Make sure that you avoid array out of bounds exceptions when
checking the second number (i.e. when sum[i] >
100000) and that you only print out each amicable pair once.
We can handle both of these potential errors by only considering the
pair if i > sum[i]. Here is some
pseudocode:
For each number i from 1 up to but not including 100,000
Let j be sumi
If i ≥ j
If sumi = j and sumj = i
Report i and j as an amicable pair
Note that your program may take a minute or two to run, and you won't
get any output until the very end. Make sure you run the program
without debugging so that you get the Press any key to
continue...
message at the end; otherwise, the screen will
disappear before you can see the output. You should find 17 amicable
pairs between 1 and 100,000, four of which are perfect numbers.
You may notice that this program is kind of slow. The part that takes the longest is the nested loop where we add up the sum of all the factors. (You may remember that any nested loop results in a O( n2 ) algorithm.)
Before we improve the efficiency of our program, let's add some code to time how long it takes. We can do this using the time functions from the C standard library. Add this header file to your program:
#include <ctime>
Now add the following code just before the nested for loop:
time_t start= time( NULL );
And add the following code just after the nested for loop:
time_t stop= time( NULL ); cout << "Total time: " << stop - start << " seconds\n";
Now recompile and execute your program.
By default, programs written in C++ run in a linear fashion: we don't move on to the next step until we've finished the current step. This means that even if you have a multiple processors only one processor can be working on your program at a time. (Note that if you have a multi-core CPU you effectively have multiple processors.)
You can see how your program is making poor use of the processor by opening up the Windows Task Manager. To open this, right click on the Windows task bar (at the bottom of the screen) and choose the option that says Task Manager. This will show you a graph representing how much each processor is being utilized. Notice that when you run your program, one processor goes up fairly high, but the other processor stays down.

There is no reason that both processors could not be working on adding up factors at the same time. For example, one processor could be adding up all the factors of 20,000 while the other processor is working on the factors of 80,000. The two jobs are completely independent of one another, and could be going on at the same time.
In order to allow parallel execution, we first have to enable it in the compiler. Click on the menu labeled Project, then click the last item that reads Project NameProperties In the tree on the left choose Configuration Properties → C/C++ → Language. Then set the option labeled OpenMP Support to Yes.

Now add the following header file to your program:
#include <omp.h>
And then put the following line immediately before your nested for loop:
#pragma omp parallel for
Note that this should be on its own line, not part of the for loop.
This special instruction tells the compiler that this for loop should be broken into sections and shared over all the available processors. Now recompile and execute the program. Notice the Windows Task Manager as your program runs; you should be making good use of both processors now.

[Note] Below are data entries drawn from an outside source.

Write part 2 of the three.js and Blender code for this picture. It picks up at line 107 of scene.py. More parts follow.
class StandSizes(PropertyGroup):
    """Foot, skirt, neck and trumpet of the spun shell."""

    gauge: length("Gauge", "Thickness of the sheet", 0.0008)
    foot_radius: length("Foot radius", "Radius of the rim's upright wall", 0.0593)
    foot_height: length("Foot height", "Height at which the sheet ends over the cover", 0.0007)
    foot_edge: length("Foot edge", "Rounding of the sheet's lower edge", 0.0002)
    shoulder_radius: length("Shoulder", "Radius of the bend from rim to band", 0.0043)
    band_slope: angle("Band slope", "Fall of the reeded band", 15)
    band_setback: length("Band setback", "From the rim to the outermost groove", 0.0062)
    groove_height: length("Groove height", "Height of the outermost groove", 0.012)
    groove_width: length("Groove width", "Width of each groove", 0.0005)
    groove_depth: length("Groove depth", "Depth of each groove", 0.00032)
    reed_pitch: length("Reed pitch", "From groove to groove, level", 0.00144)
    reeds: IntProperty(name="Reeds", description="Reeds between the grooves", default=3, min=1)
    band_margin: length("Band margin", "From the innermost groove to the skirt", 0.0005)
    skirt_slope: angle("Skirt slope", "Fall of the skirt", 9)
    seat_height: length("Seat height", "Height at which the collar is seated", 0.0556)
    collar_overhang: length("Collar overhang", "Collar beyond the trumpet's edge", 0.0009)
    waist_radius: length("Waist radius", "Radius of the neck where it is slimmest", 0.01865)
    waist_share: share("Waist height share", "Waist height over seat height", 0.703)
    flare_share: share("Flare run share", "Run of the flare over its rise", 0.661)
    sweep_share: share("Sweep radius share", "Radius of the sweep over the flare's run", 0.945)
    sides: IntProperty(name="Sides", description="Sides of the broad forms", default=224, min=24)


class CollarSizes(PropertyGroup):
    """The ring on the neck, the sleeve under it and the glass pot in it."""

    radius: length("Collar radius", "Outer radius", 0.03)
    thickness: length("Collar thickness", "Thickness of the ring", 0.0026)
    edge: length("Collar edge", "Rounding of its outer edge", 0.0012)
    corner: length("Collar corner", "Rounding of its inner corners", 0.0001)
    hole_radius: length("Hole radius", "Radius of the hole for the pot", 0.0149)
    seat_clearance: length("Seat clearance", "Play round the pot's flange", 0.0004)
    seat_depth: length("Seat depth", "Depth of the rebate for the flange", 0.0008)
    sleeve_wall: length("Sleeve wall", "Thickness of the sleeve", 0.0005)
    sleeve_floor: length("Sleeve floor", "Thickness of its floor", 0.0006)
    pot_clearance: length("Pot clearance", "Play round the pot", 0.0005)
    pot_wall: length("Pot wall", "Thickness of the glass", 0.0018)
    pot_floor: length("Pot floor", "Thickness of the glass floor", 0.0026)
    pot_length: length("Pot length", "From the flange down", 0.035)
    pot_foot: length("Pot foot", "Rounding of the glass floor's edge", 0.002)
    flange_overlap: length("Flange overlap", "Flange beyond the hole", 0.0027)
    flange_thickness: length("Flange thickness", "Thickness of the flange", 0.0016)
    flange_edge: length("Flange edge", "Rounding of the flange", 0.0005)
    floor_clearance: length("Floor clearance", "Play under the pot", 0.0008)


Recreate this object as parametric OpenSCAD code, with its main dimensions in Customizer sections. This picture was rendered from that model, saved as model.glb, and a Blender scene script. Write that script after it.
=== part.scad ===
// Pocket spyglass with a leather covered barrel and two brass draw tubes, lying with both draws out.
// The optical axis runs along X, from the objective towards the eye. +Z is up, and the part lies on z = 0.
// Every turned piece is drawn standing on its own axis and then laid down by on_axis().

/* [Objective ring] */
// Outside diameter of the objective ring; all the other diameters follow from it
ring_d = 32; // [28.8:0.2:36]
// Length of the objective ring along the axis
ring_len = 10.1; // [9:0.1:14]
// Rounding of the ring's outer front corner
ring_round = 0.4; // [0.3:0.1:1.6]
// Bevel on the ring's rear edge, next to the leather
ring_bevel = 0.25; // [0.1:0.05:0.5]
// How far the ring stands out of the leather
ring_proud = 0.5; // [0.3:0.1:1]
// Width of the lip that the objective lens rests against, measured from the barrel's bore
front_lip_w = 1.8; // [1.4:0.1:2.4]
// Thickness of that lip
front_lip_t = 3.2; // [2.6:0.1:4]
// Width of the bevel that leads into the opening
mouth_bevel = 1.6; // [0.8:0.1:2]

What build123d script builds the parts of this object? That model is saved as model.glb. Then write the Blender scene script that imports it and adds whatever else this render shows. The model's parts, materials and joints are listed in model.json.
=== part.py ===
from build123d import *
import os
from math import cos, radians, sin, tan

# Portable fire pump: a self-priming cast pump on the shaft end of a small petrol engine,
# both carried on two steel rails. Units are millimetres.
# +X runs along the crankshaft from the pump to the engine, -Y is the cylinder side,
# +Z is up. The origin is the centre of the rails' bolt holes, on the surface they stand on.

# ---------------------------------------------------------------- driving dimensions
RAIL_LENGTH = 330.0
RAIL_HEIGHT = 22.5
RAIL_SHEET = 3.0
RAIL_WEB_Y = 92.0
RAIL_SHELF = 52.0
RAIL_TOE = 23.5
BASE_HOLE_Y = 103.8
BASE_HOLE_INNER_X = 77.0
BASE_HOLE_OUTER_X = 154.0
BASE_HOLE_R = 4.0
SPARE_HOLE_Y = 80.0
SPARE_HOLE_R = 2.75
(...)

Note that, although we got some speed improvement, it was not nearly
twice as fast as the previous time. This is because by default the
compiler just splits the for loop in two, then gives the
first half to the first processor and the second half to the second
processor. The problem with that is that the first half has all the
small numbers and the second half has all the big numbers; thus, the
second half is much slower.
We can get better performance by allowing the two processors to work back and forth. For example, let the first processor take the first 100 numbers, the second processor take the second 100 numbers, the first processor take the third 100 numbers, the second processor take the fourth 100 numbers, and so on, back and forth. That way both processors get some smaller numbers and some larger numbers. This is called scheduling.
Edit the line just before the nested for loop so that it looks like this:
#pragma omp parallel for schedule( static, 100 )
Now recompile and execute your program.
This program is an unusually good choice for parallel execution because each calculation is completely independent—it's almost embarrassingly parallel. Not every for loop is a good candidate for parallelization. For example, add the following line immediately before the for loop that prints out the pairs:
#pragma omp parallel for
Now recompile and execute your program.
The real challenge in parallel programming, then, is finding tasks that can be shared between processors and coordinating their efforts.